After nearly a decade at the now-shuttered Gourmet magazine, Knauer spent a year on the Pennsylvania estate his family has tended since the 18th century, and penned “The Farm: Rustic Recipes for a Year of Incredible Food” about his experience. The cookbook, out this week, gives a “modern take on classic farm food,” he says.
Q. You started out as a stockbroker. How did you wind up at Gourmet?
A. When I was a little kid I used to take cookbooks out of the elementary school library and try and cook dinner for my folks, which was usually a
disaster. But then I grew up and somehow got it in my head that I needed a real career. This is back when being a cook was not a good thing. So I became a stockbroker. I hated it, I felt like I was selling my soul. I somehow weaseled my way into a job at Gourmet. I met Ruth Reichl, who had just started as editor in chief, and I convinced her that what she really needed in the test kitchen was someone who didn’t know what they were doing, who had not been to culinary school, who would make the same mistakes in recipes that readers would make. I did that for three years. Then the problem with cooking every day is you become a professional cook, so I stopped making those mistakes that the readers make. They promoted me to food editor and hired someone else to do that job.

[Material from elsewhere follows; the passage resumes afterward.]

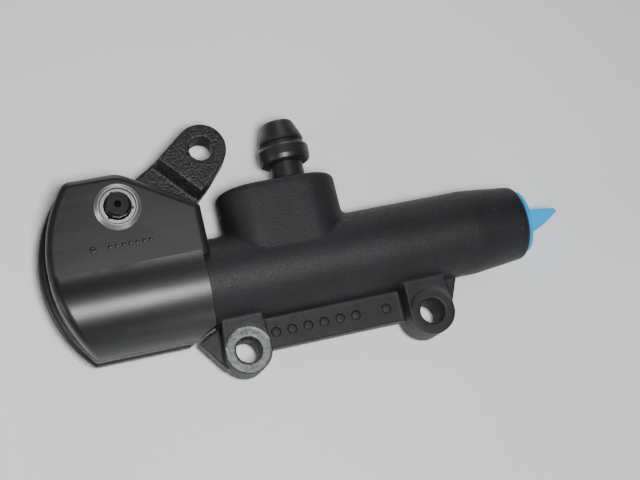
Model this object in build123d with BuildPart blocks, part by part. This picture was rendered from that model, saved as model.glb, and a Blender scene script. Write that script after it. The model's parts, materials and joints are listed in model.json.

Q. How did you decide to use the farm as inspiration?
A. After Gourmet closed, I was looking for something to do. I was sitting on the porch of the farm trying to figure out my next move and I started to get hungry and the light bulb went off. I was like, wouldn’t it be fun to take a summer and grow the garden and invite everyone to come down, and cook with them, and just see what happens as far as the food goes, and then write it down? So this book is sort of a journal of how we ate that year.
Q. Who is your audience?
‘[The book] is for people who are walk-ing through the farmers’ market and see . . . Swiss chard and want to take some home and cook it and need some ideas. ’
A. It’s not necessarily people who grow their own food. I feel like there are so many great opportunities now for people to get really great fresh food — there are farmers’ markets everywhere, CSAs, even grocery stores are so much better than they used to be. We have access to really incredible stuff. So it’s for people who are walking through the farmers’ market and see a mountain of beautiful Swiss chard and want to take some home and cook it and need some ideas.
Q. Which recipe did you have the most fun with?
A. The potato nachos, because they use the flavors of nachos but in a very American way, not in a Mexican way at all. And they take something that’s essentially a potato salad — my family is German and Irish-Scottish heritage and so we eat a lot of potato salad — and it’s a fun, whimsical take on that. It’s potatoes and some fresh tomato. It’s a salsa but it’s not really a salsa, it’s just chopped up fresh tomatoes, and cheese, some sour cream, and a little bit of cilantro.
Q. In the foreword, Reichl briefly mentions you hauling a goat carcass into an elevator with Vogue editor Anna Wintour. What’s the back story?
A. If you saw it in a movie, you wouldn’t believe it actually happened. My co-worker and I had written this story about a halal slaughterhouse. You pick out your own goat and they kill it right in front of you, and that takes a little while because they [butcher] it by hand. So we’re standing there for like an hour-and-a-half getting our goat. We drive back to the Conde Nast building. It’s mid-morning and we smell like a slaughterhouse. We get in the elevator, no one else is around, and we have this goat in pieces in garbage bags. An editorial assistant comes in and Anna Wintour walks in after her and the doors close. All of a sudden the smell of dead goat fills the elevator. And Anna looks in our direction with this look like, “What the hell is that smell?” She makes herself as small as possible, corners herself into the back of the elevator, puts her hand over her mouth, and she was just trembling. It was one of those moments.